– Не может быть! А куда? К нам, в Святичи? Было б здорово! Я б за ним присмотрела. Все ж таки племянник родной.

– Нет, в Крутичи. Так Света хочет. Говорит, все-таки поближе.

– А смысл? Навещать же все равно не дадут! Она что, не в курсе, какая про эти Крутичи слава? Мы туда на соревнования ездили – сыро, неуютно! Болота кругом. Речка, правда, рядом, но все равно она за территорией. Не, завтра первым делом побегу к Никите. Пока меня в работу не запрягли, попробую им мозги вправить.

– Попробуй. Меня они вряд ли послушают. Учти только, что Света сама из Крутичей. Она-то на них другими глазами смотрит.

– И что?! Какая разница, где кто учился! Есть же ведь объективная реальность. Все знают, что наша школа… – Она не заметила, как хлопнула дверь. Спохватилась, только услышав над ухом:

– Маруська, побойся Бога! Выкинь хоть на пару месяцев школу из головы! Ну, приди в себя, ты же дома.

– Папа! – Она вскочила и повисла у него на шее.

Отец устоял, хоть и болезненно сморщился. Расцепил Машкины руки и аккуратно поставил ее на пол.

– Потише, ведь убьешь ненароком.

А раньше всегда говорил «задушишь», вспомнилось Машке.

– Пап, что они тебе сказали про сердце?

– Стучит, куда оно денется? А что они могут сказать? Следить надо за собой, беречься, не волноваться. Я их спрашиваю: «А жить за меня тогда Пушкин станет?» Не дают ответа. От общественных, правда, освободили.

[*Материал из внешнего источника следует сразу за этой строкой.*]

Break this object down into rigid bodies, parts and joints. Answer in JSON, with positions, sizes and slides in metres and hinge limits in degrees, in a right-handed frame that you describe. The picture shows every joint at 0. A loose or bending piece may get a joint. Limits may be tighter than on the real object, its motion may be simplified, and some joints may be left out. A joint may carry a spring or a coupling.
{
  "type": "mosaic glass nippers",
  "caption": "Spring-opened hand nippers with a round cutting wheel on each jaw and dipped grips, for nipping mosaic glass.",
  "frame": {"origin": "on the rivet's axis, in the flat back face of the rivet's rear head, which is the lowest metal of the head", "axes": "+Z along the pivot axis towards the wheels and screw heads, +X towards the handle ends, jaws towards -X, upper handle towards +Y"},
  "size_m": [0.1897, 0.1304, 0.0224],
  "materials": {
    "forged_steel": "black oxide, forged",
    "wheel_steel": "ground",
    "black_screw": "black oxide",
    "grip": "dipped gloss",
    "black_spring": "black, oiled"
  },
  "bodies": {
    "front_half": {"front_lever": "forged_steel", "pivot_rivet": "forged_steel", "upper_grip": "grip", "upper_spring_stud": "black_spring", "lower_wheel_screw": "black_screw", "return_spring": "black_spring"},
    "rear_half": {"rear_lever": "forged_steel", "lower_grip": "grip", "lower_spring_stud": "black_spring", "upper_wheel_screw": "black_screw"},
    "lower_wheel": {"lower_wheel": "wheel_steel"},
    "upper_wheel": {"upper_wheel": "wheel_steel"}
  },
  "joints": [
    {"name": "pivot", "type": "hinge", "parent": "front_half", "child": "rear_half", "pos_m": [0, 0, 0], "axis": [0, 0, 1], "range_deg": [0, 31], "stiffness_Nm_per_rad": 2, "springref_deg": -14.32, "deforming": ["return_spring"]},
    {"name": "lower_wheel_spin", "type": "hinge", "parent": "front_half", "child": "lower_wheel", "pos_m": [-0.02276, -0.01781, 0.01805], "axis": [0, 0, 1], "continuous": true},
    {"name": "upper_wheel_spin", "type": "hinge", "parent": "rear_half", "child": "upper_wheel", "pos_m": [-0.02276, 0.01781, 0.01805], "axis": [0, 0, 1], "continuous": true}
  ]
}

– Да что ты?! Надолго? Значит, думают, с тобой что-нибудь серьезное? – Мамины руки опускаются, голос сразу начинает дрожать.

– Пока сказали – на пару месяцев. И очень кстати. Займусь наконец-то всерьез монографией. Удачно, что с Машкиными каникулами совпало. Да не смотри ты на меня так, малыш! А то мне уже и самому страшно. – Папа досадливо машет рукой на маму. – Оставь, меняй уже выражение лица! А что мы все про меня да про меня? Маруська, колись давай, что наметила на тот год, какие свершения? Как было на экзаменах?

Машка в сотый раз принимается рассказывать про философию, религию, языки. Что алгебра пять, история пять, обществоведение вообще пять с плюсом. А геометрия слегка подкачала, четыре. Но это неважно. На подготовительный в вуз она все равно прошла.

На середине речи Машка внезапно осознает, что родители ее вовсе не слушают. Стоят, смотрят, как шевелятся ее губы, и переглядываются между собой.

* * *

Ночью Машка просыпается и не сразу может взять в толк, где находится. По лицу ее, по подушке, по одеялу пробегают полосы света от проезжающих машин. Кровать стоит вплотную к окну, в нише, за занавеской. Со всех сторон окружают Машу картины, книги, с детства знакомые безделушки.

Машка приподнимается на локте и прислушивается. Джим, спящий у нее в ногах, счастливо сопит и нежно покусывает ей пальцы. Машка в ответ треплет пса по ушам.

Машка слышит, как кто-то всхлипывает, и понимает, что это мама. Это не новость, в первые дни Машкиных каникул мама постоянно плачет. «Сказывается напряжение, – объясняет она. – Я ж только и выдыхаю по-настоящему, когда тебя наконец увижу».

Машкина мама – художница. При ее профессии допустима некоторая излишняя эмоциональность. Но иногда, думает Машка, мама все-таки хватает через край. Нельзя ж, в самом деле, так распускаться!

– Тише, тише, успокойся, – шепчет за занавеской папа. – Ну что ты, что ты? Все ведь уже кончилось. Она дома и спит.

– Ничего еще не кончилось! Она опять уедет.

– И опять вернется. Ничего не сделаешь. Такова жизнь.

– Мне бы твои стальные нервы! У меня сердце каждый раз обрывается. Что с ней там, где она? В конце концов, я не выдержу.

– Выдержишь. Не так уж много осталось. Каких-то пять лет. С Никитой-то мы пережили. И с Машей переживем.